FrancePerte et dette records: EDF dans un gouffre financier
L’énergéticien français a subi une perte nette de 17,9 milliards d’euros en 2022, entre problèmes de corrosion dans des centrales nucléaires et rabais imposés par Paris.
EDF a subi en 2022 l’une des pires pertes de l’histoire de la Bourse de Paris, creusant son endettement à un niveau également record de 64,5 milliards d’euros (presque autant en francs), au terme d’une année noire plombée par les déboires de son parc nucléaire mais aussi par sa contribution forcée au «bouclier tarifaire» des Français.
Le chiffre d’affaires du géant de l’électricité a crû de 70% à 143,5 milliards d’euros tiré par la hausse des prix de l’énergie, mais le groupe passe dans le rouge avec une très lourde perte nette de 17,9 milliards, contre un bénéfice de 5,1 milliards en 2021. Il s’agit de l’une des plus lourdes pertes de l’histoire récente en France, derrière France Télécom (20,7 milliards) et Vivendi Universal (23,3 milliards) il y a vingt ans.
Hausse du nombre de clients
Avec la flambée générale des prix de l’électricité, EDF a vu revenir de nombreux clients français, mais n’a pas pu assez produire avec ses centrales: le groupe a dû acheter à prix d’or de l’électricité sur les marchés.
«Malgré une forte hausse du chiffre d’affaires soutenu par les prix de l’électricité et du gaz, l’Ebitda (marge brute d’exploitation) est fortement pénalisé par la baisse de production nucléaire ainsi que les mesures régulatoires exceptionnelles mises en place en France pour 2022, dans des conditions de marché difficiles», a commenté vendredi, pour quelques journalistes, le PDG Luc Rémont, arrivé à l’automne dernier avec de lourds défis à relever pour l’entreprise.
Problèmes de corrosion
Le dirigeant a en revanche confirmé «la fourchette de production nucléaire de 300 à 330 térawattheures (en 2023), soit une sortie progressive de la crise de la corrosion sous contrainte», c’est-à-dire le problème des microfissures relevées sur des portions de tuyauteries, qui a mis à l’arrêt nombre de réacteurs depuis fin 2021.
L’année 2022 aura vu la production électrique nucléaire et hydraulique tomber à des niveaux historiquement bas en pleine crise énergétique et climatique mondiale.
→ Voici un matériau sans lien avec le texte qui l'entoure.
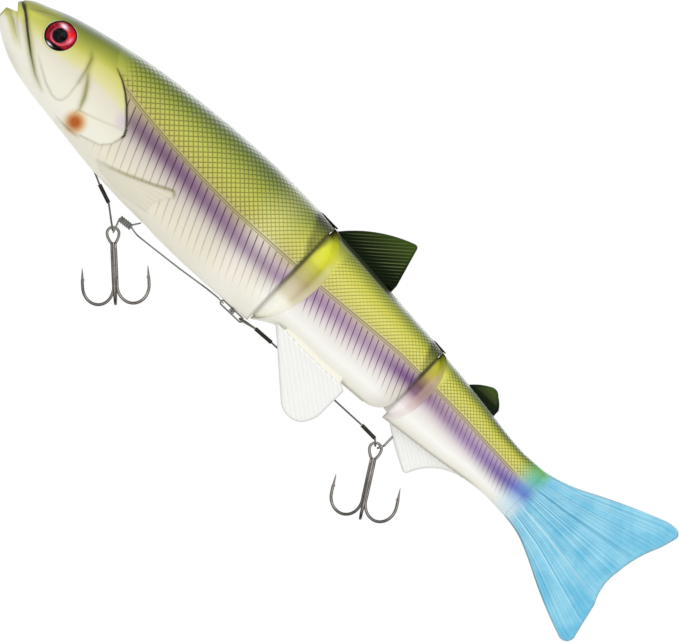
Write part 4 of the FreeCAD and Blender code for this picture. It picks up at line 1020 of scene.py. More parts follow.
# -------- operators
class SWIMBAIT_OT_stage(bpy.types.Operator):
    """Camera, floor, lamps and white surroundings"""

    bl_idname = "swimbait.stage"
    bl_label = "Stage"

    def execute(self, context):
        set_camera()
        set_surroundings()
        set_lamps()
        lay_floor()
        return {"FINISHED"}


LEAN = math.radians(43.5)
VIEW_CENTRE = (0.13199, -0.00078)
VIEW_WIDTH = 0.2006
CAMERA_AWAY = 2.4
SENSOR = 36.0
AMBIENT = 0.6
LAMPS_AIM = (0.12, 0, 0)
# Each lamp's name, place, width and power.
LAMPS = (
    ("key", (-0.45, -1.1, 0.95), 1.3, 8.4), ("fill", (0.75, -1.1, 0.1), 1, 3.6),
    ("back", (0.2, 0.9, 0.7), 0.8, 4),
)
FLOOR_CENTRE = (132, 0, -170)
FLOOR_RADIUS = 420.0
FLOOR_RINGS = 12
FLOOR_SIDES = 64


def set_camera():
    """A long lens square to the flank, rolled so that the nose is at the upper left."""
    lens = bpy.data.cameras.new("camera")
    lens.sensor_width = SENSOR
    lens.lens = SENSOR * CAMERA_AWAY / VIEW_WIDTH
    lens.clip_start = 0.01
    lens.clip_end = 20.0
    camera = bpy.data.objects.new("camera", lens)
    bpy.context.scene.collection.objects.link(camera)
    right = Vector((math.cos(LEAN), 0, math.sin(LEAN)))
    upward = Vector((-math.sin(LEAN), 0, math.cos(LEAN)))
    back = Vector((0, -1, 0))
    turn = Matrix((right, upward, back)).transposed().to_4x4()
    camera.matrix_world = Matrix.Translation((VIEW_CENTRE[0], -CAMERA_AWAY, VIEW_CENTRE[1])) @ turn
    bpy.context.scene.camera = camera
    bpy.context.scene.view_settings.view_transform = "Standard"


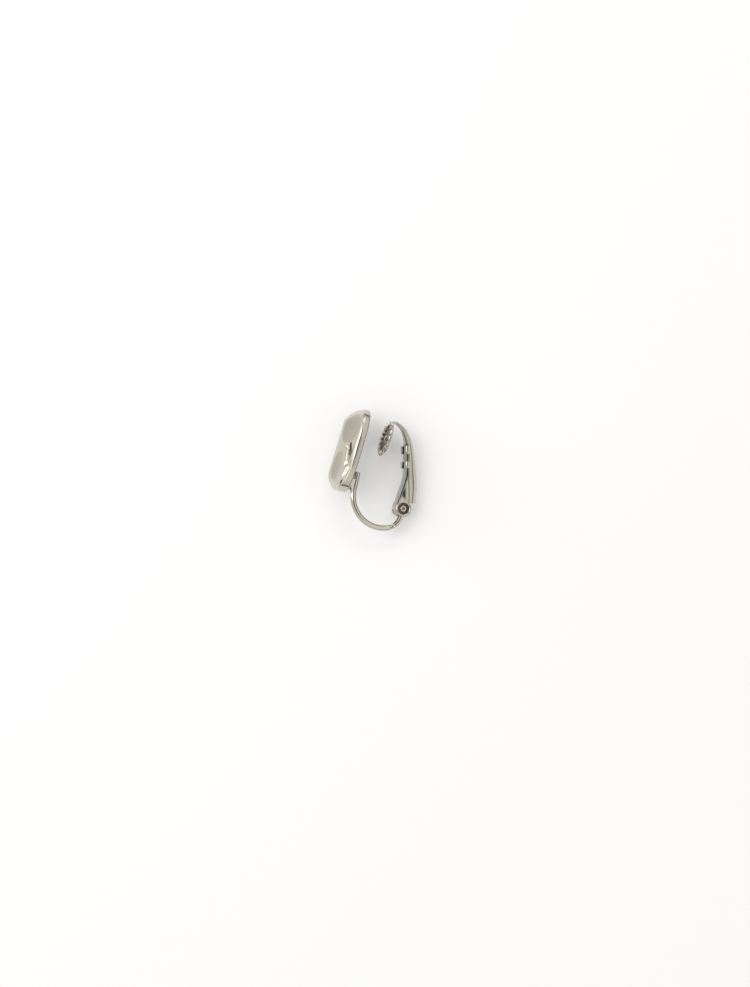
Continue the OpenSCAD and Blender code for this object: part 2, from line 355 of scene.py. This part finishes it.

EDF a en effet cumulé les ennuis entre la découverte de corrosion et les retards pris dans la maintenance des centrales, à cause du Covid. Résultat: en 2022, la disponibilité moyenne du parc de 56 réacteurs est tombée à 54% (contre 73% sur la période 2015-2019).
Bouclier tarifaire et sobriété
Finalement, le pire a été évité grâce aux importations d’électricité, aux efforts de sobriété des Français et à la course d’EDF pour rebrancher ses réacteurs. Il n’empêche, la note est salée pour l’électricien. Jamais aussi peu de térawattheures d’origine nucléaire n’avaient été produits depuis 1988: 279 TWh en 2022. Loin de l’époque où EDF crachait 430 TWh comme en 2005.
La guerre en Ukraine a enfoncé le clou avec la flambée des prix du gaz et de l’électricité. Car pour contenir la facture des Français grâce au bouclier tarifaire, l’État, actionnaire majoritaire et bientôt unique, a obligé le groupe à vendre en 2022 davantage d’électricité à bas prix à ses concurrents, fournisseurs d’électricité alternatifs. Une mesure au coût exorbitant pour l’opérateur historique: 8,34 milliards d’euros.
Renationalisation
Face à sa dette abyssale, «on ne sera pas tout seul», fait toutefois valoir EDF, puisque l’Etat est en train de renationaliser à 100% l’entreprise pour porter le plan de relance nucléaire soutenu par Emmanuel Macron. «L’État va nous permettre de financer les investissements», selon le groupe.